Laurent Etiemble picture Laurent Etiemble · May 12, 2010

I recommend you to start with the RFC 4733 for two reasons:

  1. It obsolotes the RFC 2833.
  2. The chapter 5. is a great source to understand how a DTMF digit is produced.

Here is my understanding of how a DTMF digit should be sent:

  • A start packet is emitted. It has its M flag set and the E flag cleared. The timestamp for the event is set.
  • One or more continuation packets are emitted (as long as the user pressed the digit). They have theirs M And E flags cleared. They use the timestamp defined in the start packet, but their sequence numbers and their duration are incremented (see the RFC for the intervals).
  • An end packet is sent (when the user stop pressing the digit). It has it M flag cleared and its E flag set.

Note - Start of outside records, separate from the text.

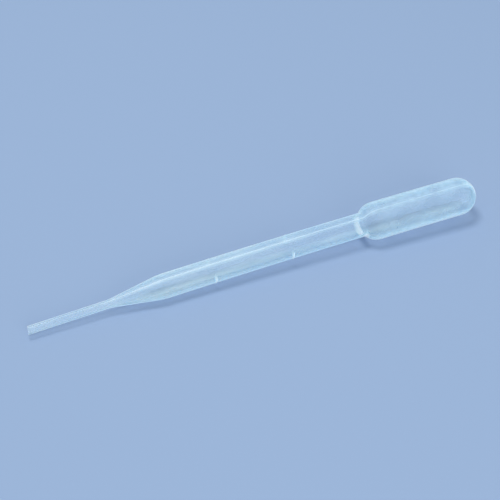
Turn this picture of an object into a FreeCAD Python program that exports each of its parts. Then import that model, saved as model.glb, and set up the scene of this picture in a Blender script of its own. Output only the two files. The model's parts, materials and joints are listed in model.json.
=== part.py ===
import FreeCAD, Part
import math
import os

# A graduated transfer pipette, blown in one piece from low-density polyethylene.
# Millimetres. It is turned about +X with the mouth of the tip at x = 0, then laid down
# the way it rests: on the ring where the stem begins and the ring where the bulb
# begins, with +Z up and the origin on the floor under the middle of its box.

# Tip: a narrow parallel spout, cut off square at its mouth
TIP_LENGTH = 26.0
TIP_R = 1.35
TIP_BORE_R = 0.9

# Taper: a plain cone from the tip to the stem, eased into both of them
TAPER_LENGTH = 17.0
TAPER_TIP_BLEND = 12.0
TAPER_STEM_BLEND = 25.0

# Stem: the measuring tube
STEM_LENGTH = 70.5
STEM_R = 4.05
STEM_WALL = 0.6

# Bulb: a thin barrel with round ends, squeezed between finger and thumb
BARREL_LENGTH = 30.1
BULB_R = 6.4
BULB_WALL = 0.5
NECK_FILLET = 0.5

# Graduations: a pair of raised bars round the stem at each step of volume held
MARK_VOLUME = 1000.0
MARK_WIDTH = 0.6
MARK_HEIGHT = 0.15
MARK_ROOT = 0.2
MARK_SPAN_DEG = 75.0
MARK_END_CLEARANCE = 2.0

# Seam: the fine ridge left down both sides where the two mould halves closed
SEAM_WIDTH = 0.3
SEAM_HEIGHT = 0.08

# Turn of the seam from the top towards -Y as the pipette lies
LYING_ROLL_DEG = 13.5

# How far the cavity runs out past the mouth, so that it opens
OVERCUT = 1.0

# Stations along the axis
TAPER_START = TIP_LENGTH
TAPER_END = TAPER_START + TAPER_LENGTH
NECK = TAPER_END + STEM_LENGTH
SHOULDER_CENTRE = NECK + math.sqrt(BULB_R**2 - STEM_R**2)
DOME_CENTRE = SHOULDER_CENTRE + BARREL_LENGTH

# Radii of the cavity
STEM_BORE_R = STEM_R - STEM_WALL
BULB_BORE_R = BULB_R - BULB_WALL

ORIGIN = FreeCAD.Vector(0, 0, 0)
ALONG = FreeCAD.Vector(1, 0, 0)
ACROSS = FreeCAD.Vector(0, 1, 0)
OUTWARD = FreeCAD.Vector(0, 0, 1)


def at(x, radius):
    """A point of a half section, drawn in the XZ plane above the axis."""
    return ALONG * x + OUTWARD * radius


def line(start, end):
    return Part.LineSegment(start, end).toShape()


def arc_about(centre, start, end):
    """The shorter arc from start to end about centre."""
    radius = (start - centre).Length
    middle = centre + ((start - centre) + (end - centre)).normalize() * radius
    return Part.Arc(start, middle, end).toShape()


def blend(before, corner, after, radius):
    """The start, end and centre of the arc of this radius that eases a corner."""
    back = (before - corner).normalize()
    ahead = (after - corner).normalize()
    half_angle = back.getAngle(ahead) / 2
    reach = radius / math.tan(half_angle)
    centre = corner + (back + ahead).normalize() * (radius / math.sin(half_angle))
    return corner + back * reach, corner + ahead * reach, centre


def taper_blends(mouth_x, tip_r, stem_r):
    """The two arcs that ease the cone into the tip and into the stem."""
    tip_corner, stem_corner = at(TAPER_START, tip_r), at(TAPER_END, stem_r)
    into_tip = blend(at(mouth_x, tip_r), tip_corner, stem_corner, TAPER_TIP_BLEND)
    into_stem = blend(tip_corner, stem_corner, at(NECK, stem_r), TAPER_STEM_BLEND)
    return into_tip, into_stem


def neck_blend(stem_r, bulb_r, fillet):
    """The start, end and centre of the fillet between the stem and the round shoulder."""
    reach = math.sqrt((bulb_r + fillet)**2 - (stem_r + fillet)**2)
    start = at(SHOULDER_CENTRE - reach, stem_r)
    centre = start + OUTWARD * fillet
    towards_bulb = (at(SHOULDER_CENTRE, 0) - centre).normalize()
    return start, centre + towards_bulb * fillet, centre


def half_section(mouth_x, tip_r, stem_r, bulb_r, neck_fillet):
    """The face between the axis and an outline of the pipette, outer or inner."""
    mouth, nose = at(mouth_x, tip_r), at(DOME_CENTRE + bulb_r, 0)
    tip_blend, stem_blend = taper_blends(mouth_x, tip_r, stem_r)
    neck = neck_blend(stem_r, bulb_r, neck_fillet)
    barrel_start, barrel_end = at(SHOULDER_CENTRE, bulb_r), at(DOME_CENTRE, bulb_r)
    return Part.Face(Part.Wire([
        line(at(mouth_x, 0), mouth),
        line(mouth, tip_blend[0]),
        arc_about(tip_blend[2], tip_blend[0], tip_blend[1]),
        line(tip_blend[1], stem_blend[0]),
        arc_about(stem_blend[2], stem_blend[0], stem_blend[1]),
        line(stem_blend[1], neck[0]),
        arc_about(neck[2], neck[0], neck[1]),
        arc_about(at(SHOULDER_CENTRE, 0), neck[1], barrel_start),
        line(barrel_start, barrel_end),
        arc_about(at(DOME_CENTRE, 0), barrel_end, nose),
        line(nose, at(mouth_x, 0)),
    ]))


def outside():
    section = half_section(0, TIP_R, STEM_R, BULB_R, NECK_FILLET)
    return section.revolve(ORIGIN, ALONG, 360)


def cavity():
    """The air inside, from past the mouth to the dome."""
    neck_fillet = NECK_FILLET + BULB_WALL
    section = half_section(-OVERCUT, TIP_BORE_R, STEM_BORE_R, BULB_BORE_R, neck_fillet)
    return section.revolve(ORIGIN, ALONG, 360)


def seam():
    """A thin plate through the axis whose rim stands out of the outline as two ridges."""
    tip_rim, stem_rim, bulb_rim = TIP_R + SEAM_HEIGHT, STEM_R + SEAM_HEIGHT, BULB_R + SEAM_HEIGHT
    section = half_section(0, tip_rim, stem_rim, bulb_rim, NECK_FILLET)
    section.translate(ACROSS * (-SEAM_WIDTH / 2))
    upper = section.extrude(ACROSS * SEAM_WIDTH)
    lower = upper.copy()
    lower.rotate(ORIGIN, ALONG, 180)
    return upper.fuse(lower)


def mark_stations():
    """Where the cavity has filled by each whole step, as far as the stem goes."""
    tip_volume = math.pi * TIP_BORE_R**2 * TIP_LENGTH
    cone_term = TIP_BORE_R**2 + TIP_BORE_R * STEM_BORE_R + STEM_BORE_R**2
    taper_volume = math.pi * cone_term * TAPER_LENGTH / 3
    step = MARK_VOLUME / (math.pi * STEM_BORE_R**2)
    stem_foot = TAPER_END - (tip_volume + taper_volume) / (math.pi * STEM_BORE_R**2)
    first_whole = math.ceil((TAPER_END + MARK_END_CLEARANCE - stem_foot) / step)
    last_whole = math.floor((NECK - MARK_END_CLEARANCE - stem_foot) / step)
    return [stem_foot + step * count for count in range(first_whole, last_whole + 1)]


def mark_bar(station):
    """One raised bar with a rounded crown, bent round the stem and centred on +Z."""
    low, high = station - MARK_WIDTH / 2, station + MARK_WIDTH / 2
    root_r = STEM_R - MARK_ROOT
    foot, crown, far_foot = at(low, STEM_R), at(station, STEM_R + MARK_HEIGHT), at(high, STEM_R)
    section = Part.Face(Part.Wire([
        line(at(low, root_r), foot),
        Part.Arc(foot, crown, far_foot).toShape(),
        line(far_foot, at(high, root_r)),
        line(at(high, root_r), at(low, root_r)),
    ]))
    section.rotate(ORIGIN, ALONG, -MARK_SPAN_DEG / 2)
    return section.revolve(ORIGIN, ALONG, MARK_SPAN_DEG)


def marks():
    """A bar on the middle of each mould half, at every station."""
    bars = []
    for station in mark_stations():
        for side_deg in (90, 270):
            bar = mark_bar(station)
            bar.rotate(ORIGIN, ALONG, side_deg)
            bars.append(bar)
    return bars


def pipette():
    """The whole pipette, on the X axis with its seam upright."""
    return outside().multiFuse([seam(), *marks()]).cut(cavity()).removeSplitter()


def lying_tilt_deg():
    """The slope of a floor that touches both the start of the stem and of the bulb."""
    stem_centre = taper_blends(0, TIP_R, STEM_R)[1][2]
    run = SHOULDER_CENTRE - stem_centre.x
    rise = -stem_centre.z
    radius_gain = TAPER_STEM_BLEND - BULB_R
    return math.degrees(math.atan2(rise, run) - math.asin(radius_gain / math.hypot(run, rise)))


def lie_down(shape):
    """Roll the seam to its place, tip the bulb up and set the pipette on the floor."""
    shape.rotate(ORIGIN, ALONG, LYING_ROLL_DEG)
    shape.rotate(ORIGIN, ACROSS, -lying_tilt_deg())
    box = shape.optimalBoundingBox()
    shape.translate(FreeCAD.Vector(-box.Center.x, -box.Center.y, -box.ZMin))
    return shape


os.makedirs("parts", exist_ok=True)
lie_down(pipette()).exportStep("parts/pipette.step")
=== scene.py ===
import json
import math

import bpy
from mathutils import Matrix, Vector


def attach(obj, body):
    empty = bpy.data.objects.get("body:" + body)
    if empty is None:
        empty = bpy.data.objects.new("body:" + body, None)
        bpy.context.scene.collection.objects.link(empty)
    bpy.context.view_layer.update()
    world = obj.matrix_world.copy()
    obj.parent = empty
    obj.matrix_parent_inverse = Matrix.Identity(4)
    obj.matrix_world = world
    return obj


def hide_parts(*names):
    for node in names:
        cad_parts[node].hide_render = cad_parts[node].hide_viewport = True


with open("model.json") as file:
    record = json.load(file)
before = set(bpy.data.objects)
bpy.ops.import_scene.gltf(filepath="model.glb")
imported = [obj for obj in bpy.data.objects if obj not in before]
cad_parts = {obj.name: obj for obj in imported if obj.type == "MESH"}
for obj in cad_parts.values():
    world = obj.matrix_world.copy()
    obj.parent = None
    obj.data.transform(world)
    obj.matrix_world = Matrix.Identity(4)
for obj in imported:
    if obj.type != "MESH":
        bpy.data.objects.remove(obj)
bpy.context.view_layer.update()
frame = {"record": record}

MM = 0.001

# ------------------------------------------------------------------ the pipette
# One piece of low-density polyethylene. A hot tube is shut between two mould halves,
# blown out against them and cut off at the tip, which leaves a thin milky wall, a fine
# seam down both sides, and the graduations standing proud of the stem.

TIP_LENGTH = 26.0 * MM
TIP_R = 1.35 * MM
TAPER_LENGTH = 17.0 * MM
TAPER_TIP_BLEND = 12.0 * MM
TAPER_STEM_BLEND = 25.0 * MM
STEM_LENGTH = 70.5 * MM
STEM_R = 4.05 * MM
STEM_WALL = 0.6 * MM
BARREL_LENGTH = 30.1 * MM
BULB_R = 6.4 * MM
BULB_WALL = 0.5 * MM
NECK_FILLET = 0.5 * MM
RIM_EDGE = 0.05 * MM

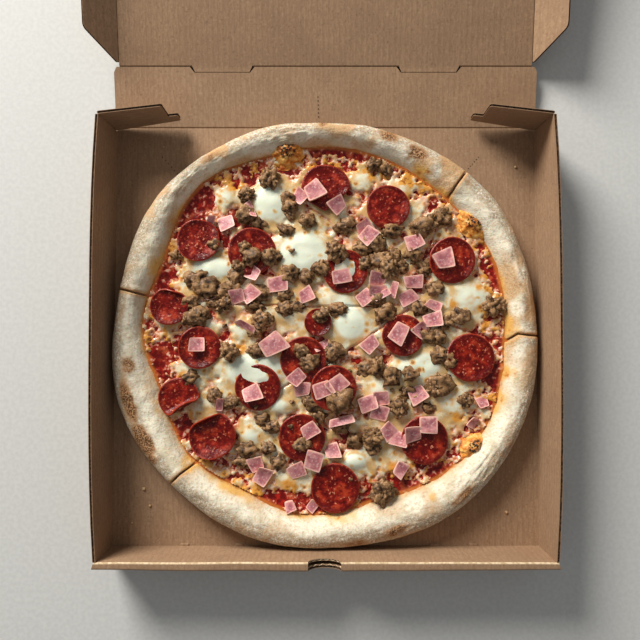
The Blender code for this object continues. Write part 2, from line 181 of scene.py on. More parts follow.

Why should several packets be sent for one event ? Because the network is not always perfect and some loss can occur:

  • The RFC states (2.5.1.2. "Transmission of Event Packets") that:

    For robustness, the sender SHOULD retransmit "state" events periodically.

  • And (2.5.1.4. "Retransmission of Final Packet") that:

    The final packet for each event and for each segment SHOULD be sent a
    total of three times at the interval used by the source for updates.
    This ensures that the duration of the event or segment can be recognized correctly even if an instance of the last packet is lost.

As for your problem:

If for example keys 7874556332111111145855885#3 are pressed, then ALL events are sent and show up in a program like wireshark, however only 87456321458585#3 sound. So the first key (which I figure could be a separate issue) and any repeats of an event (ie 11111) are failing to sound.

Without a WireShark trace, it is hard to tell what is going on, but I suspect that the repeating 1 digits are ignored because there is not distinction between successive events; the first 1 digit is recognized and the others are considered as retransmissions of the event.